Only one stretch of the data below should be repeated: the lines from the line containing "extrude(amount=-side * (trunk_width" through the line containing "bpy.data.objects.remove(obj)", inclusive, exactly as they are.

== Material provided ==
::::

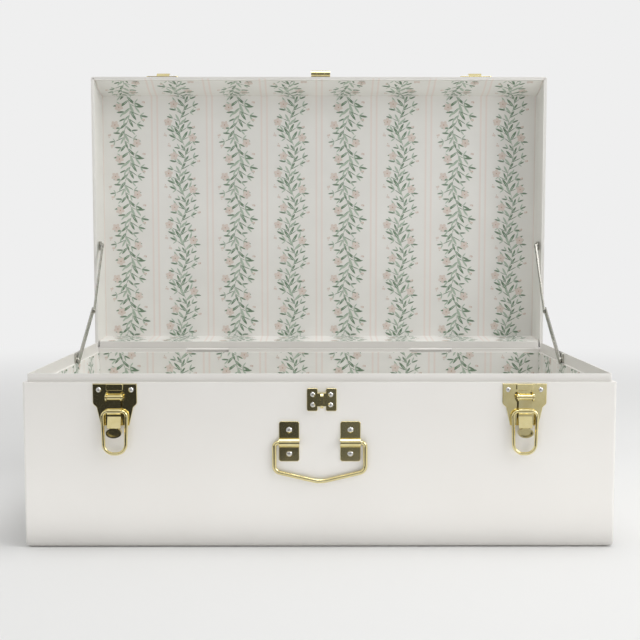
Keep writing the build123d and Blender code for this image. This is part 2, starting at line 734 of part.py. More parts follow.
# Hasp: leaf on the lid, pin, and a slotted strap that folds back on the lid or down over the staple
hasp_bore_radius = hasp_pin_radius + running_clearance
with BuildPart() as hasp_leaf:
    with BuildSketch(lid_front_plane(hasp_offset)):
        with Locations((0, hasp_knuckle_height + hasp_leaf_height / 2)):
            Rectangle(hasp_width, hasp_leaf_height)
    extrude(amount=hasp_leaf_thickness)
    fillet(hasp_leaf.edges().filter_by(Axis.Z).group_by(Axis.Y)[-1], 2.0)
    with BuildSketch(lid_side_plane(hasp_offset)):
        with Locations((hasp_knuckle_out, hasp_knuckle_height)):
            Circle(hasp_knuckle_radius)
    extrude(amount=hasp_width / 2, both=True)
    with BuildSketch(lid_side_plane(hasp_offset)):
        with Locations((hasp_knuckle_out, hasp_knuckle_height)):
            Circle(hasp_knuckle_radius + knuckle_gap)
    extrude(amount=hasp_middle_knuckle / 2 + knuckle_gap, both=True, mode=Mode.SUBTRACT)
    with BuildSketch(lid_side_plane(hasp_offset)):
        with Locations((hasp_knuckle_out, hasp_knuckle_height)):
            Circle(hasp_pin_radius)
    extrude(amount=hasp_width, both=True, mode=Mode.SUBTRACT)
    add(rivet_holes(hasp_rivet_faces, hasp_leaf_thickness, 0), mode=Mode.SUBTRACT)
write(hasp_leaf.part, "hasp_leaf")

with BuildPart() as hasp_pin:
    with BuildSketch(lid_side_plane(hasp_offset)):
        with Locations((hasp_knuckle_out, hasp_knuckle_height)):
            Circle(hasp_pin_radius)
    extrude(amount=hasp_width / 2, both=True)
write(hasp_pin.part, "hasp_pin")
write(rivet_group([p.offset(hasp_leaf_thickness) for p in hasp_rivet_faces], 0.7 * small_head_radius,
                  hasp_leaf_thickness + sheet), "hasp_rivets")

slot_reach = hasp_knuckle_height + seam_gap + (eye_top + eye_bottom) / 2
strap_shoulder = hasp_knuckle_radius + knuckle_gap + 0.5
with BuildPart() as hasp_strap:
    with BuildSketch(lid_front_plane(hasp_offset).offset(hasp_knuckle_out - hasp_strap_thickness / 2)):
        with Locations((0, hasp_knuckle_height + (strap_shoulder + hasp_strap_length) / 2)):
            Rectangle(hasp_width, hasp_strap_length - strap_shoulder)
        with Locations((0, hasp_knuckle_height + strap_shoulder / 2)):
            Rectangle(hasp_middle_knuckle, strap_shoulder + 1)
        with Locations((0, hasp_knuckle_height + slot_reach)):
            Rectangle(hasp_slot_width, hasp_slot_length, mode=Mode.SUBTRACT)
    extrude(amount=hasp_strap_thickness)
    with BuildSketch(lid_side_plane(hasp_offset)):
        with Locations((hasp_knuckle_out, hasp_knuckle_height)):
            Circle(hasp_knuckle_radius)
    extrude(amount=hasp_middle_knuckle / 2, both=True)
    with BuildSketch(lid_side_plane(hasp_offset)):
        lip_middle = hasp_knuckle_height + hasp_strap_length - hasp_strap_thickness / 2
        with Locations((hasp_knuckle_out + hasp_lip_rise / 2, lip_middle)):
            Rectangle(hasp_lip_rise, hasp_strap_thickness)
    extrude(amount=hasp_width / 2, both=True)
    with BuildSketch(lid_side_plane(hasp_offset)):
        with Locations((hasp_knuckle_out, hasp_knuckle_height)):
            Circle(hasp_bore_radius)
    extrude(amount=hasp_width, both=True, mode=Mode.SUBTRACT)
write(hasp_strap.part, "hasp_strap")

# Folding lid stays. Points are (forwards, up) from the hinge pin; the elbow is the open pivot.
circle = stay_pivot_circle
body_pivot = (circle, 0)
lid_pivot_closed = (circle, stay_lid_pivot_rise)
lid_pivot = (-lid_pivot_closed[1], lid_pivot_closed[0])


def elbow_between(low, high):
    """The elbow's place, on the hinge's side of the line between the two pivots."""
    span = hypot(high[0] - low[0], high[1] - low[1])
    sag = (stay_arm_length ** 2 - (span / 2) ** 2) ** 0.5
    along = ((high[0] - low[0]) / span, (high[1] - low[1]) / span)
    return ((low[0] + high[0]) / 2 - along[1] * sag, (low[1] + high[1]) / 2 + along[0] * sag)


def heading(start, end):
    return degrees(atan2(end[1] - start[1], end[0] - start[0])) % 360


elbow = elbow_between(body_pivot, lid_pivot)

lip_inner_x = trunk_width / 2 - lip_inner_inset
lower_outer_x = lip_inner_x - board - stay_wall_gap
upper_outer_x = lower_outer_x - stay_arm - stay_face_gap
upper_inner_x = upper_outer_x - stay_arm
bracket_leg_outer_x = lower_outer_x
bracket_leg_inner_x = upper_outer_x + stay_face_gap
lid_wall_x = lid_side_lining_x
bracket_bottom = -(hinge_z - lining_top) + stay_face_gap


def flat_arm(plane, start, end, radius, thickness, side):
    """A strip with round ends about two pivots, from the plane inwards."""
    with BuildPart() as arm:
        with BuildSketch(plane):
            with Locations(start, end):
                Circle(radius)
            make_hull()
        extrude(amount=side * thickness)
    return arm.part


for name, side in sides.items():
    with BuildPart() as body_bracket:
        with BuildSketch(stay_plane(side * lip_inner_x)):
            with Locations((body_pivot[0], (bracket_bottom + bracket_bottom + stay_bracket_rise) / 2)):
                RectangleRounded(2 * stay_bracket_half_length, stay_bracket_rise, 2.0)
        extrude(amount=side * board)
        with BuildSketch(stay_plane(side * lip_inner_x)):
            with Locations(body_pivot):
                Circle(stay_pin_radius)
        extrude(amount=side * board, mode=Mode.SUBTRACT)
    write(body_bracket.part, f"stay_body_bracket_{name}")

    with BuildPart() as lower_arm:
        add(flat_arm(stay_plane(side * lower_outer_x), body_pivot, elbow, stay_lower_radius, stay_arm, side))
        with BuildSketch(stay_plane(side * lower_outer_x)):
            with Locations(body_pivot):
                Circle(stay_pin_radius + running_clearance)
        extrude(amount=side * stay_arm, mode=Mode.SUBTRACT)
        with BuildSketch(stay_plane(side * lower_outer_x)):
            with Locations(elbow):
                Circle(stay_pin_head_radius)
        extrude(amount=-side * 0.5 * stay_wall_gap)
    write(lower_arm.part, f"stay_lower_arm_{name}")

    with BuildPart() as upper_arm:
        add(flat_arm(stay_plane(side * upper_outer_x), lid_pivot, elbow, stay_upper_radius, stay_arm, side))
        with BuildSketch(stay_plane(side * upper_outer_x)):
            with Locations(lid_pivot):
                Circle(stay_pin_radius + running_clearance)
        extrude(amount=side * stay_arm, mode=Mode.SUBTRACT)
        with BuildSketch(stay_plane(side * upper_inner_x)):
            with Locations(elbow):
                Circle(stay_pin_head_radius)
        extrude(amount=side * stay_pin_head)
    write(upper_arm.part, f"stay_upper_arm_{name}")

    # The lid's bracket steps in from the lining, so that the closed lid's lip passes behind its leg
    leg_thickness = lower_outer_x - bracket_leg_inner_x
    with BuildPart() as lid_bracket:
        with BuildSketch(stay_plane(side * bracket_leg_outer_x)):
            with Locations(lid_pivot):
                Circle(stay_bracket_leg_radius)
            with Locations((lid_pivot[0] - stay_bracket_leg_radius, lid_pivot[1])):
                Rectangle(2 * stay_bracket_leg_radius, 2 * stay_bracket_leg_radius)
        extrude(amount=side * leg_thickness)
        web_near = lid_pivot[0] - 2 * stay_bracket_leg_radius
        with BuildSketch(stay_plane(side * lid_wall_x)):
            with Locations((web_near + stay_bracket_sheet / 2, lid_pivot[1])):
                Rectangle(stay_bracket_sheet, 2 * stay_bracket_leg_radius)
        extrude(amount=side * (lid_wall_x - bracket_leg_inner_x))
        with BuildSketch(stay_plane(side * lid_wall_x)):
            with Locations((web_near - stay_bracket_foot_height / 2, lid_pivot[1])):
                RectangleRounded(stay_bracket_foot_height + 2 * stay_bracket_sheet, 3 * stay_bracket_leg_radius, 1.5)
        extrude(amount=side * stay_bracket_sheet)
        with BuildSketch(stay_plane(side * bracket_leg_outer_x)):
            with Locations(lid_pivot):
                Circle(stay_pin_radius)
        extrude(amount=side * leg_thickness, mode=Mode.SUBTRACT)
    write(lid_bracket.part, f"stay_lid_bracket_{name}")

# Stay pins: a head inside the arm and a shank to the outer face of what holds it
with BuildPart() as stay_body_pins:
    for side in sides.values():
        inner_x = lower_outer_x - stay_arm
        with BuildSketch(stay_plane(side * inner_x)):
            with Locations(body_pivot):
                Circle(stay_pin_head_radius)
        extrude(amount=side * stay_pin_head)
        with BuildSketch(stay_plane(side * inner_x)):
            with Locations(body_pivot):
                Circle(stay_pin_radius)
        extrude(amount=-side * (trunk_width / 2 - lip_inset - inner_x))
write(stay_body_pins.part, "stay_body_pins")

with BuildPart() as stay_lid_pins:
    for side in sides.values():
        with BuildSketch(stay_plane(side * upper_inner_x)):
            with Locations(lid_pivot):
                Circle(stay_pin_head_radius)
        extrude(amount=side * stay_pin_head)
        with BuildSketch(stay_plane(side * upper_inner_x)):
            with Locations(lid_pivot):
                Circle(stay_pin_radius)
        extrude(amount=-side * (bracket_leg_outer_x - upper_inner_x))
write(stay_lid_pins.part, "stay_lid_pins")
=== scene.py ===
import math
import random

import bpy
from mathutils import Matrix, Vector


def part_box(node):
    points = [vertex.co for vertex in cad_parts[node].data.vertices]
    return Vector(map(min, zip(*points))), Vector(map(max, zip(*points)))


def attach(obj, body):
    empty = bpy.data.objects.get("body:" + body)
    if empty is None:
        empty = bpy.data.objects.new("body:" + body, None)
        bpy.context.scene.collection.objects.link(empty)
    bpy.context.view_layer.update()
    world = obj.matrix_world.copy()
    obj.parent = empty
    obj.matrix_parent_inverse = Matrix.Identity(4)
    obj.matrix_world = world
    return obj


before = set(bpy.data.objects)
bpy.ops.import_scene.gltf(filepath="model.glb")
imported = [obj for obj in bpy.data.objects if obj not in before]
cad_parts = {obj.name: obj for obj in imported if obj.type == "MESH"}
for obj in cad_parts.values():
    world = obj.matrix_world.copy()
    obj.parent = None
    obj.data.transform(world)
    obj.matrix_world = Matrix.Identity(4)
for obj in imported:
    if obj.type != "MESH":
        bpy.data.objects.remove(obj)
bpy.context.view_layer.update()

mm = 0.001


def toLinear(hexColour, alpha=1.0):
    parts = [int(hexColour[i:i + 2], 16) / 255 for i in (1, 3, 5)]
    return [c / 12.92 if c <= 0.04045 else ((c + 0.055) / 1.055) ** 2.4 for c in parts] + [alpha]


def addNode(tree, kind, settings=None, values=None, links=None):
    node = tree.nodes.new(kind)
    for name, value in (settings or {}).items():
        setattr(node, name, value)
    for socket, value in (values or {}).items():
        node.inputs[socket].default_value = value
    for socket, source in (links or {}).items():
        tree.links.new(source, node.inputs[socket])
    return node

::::

== Written solution ==
        extrude(amount=-side * (trunk_width / 2 - lip_inset - inner_x))
write(stay_body_pins.part, "stay_body_pins")

with BuildPart() as stay_lid_pins:
    for side in sides.values():
        with BuildSketch(stay_plane(side * upper_inner_x)):
            with Locations(lid_pivot):
                Circle(stay_pin_head_radius)
        extrude(amount=side * stay_pin_head)
        with BuildSketch(stay_plane(side * upper_inner_x)):
            with Locations(lid_pivot):
                Circle(stay_pin_radius)
        extrude(amount=-side * (bracket_leg_outer_x - upper_inner_x))
write(stay_lid_pins.part, "stay_lid_pins")
=== scene.py ===
import math
import random

import bpy
from mathutils import Matrix, Vector


def part_box(node):
    points = [vertex.co for vertex in cad_parts[node].data.vertices]
    return Vector(map(min, zip(*points))), Vector(map(max, zip(*points)))


def attach(obj, body):
    empty = bpy.data.objects.get("body:" + body)
    if empty is None:
        empty = bpy.data.objects.new("body:" + body, None)
        bpy.context.scene.collection.objects.link(empty)
    bpy.context.view_layer.update()
    world = obj.matrix_world.copy()
    obj.parent = empty
    obj.matrix_parent_inverse = Matrix.Identity(4)
    obj.matrix_world = world
    return obj


before = set(bpy.data.objects)
bpy.ops.import_scene.gltf(filepath="model.glb")
imported = [obj for obj in bpy.data.objects if obj not in before]
cad_parts = {obj.name: obj for obj in imported if obj.type == "MESH"}
for obj in cad_parts.values():
    world = obj.matrix_world.copy()
    obj.parent = None
    obj.data.transform(world)
    obj.matrix_world = Matrix.Identity(4)
for obj in imported:
    if obj.type != "MESH":
        bpy.data.objects.remove(obj)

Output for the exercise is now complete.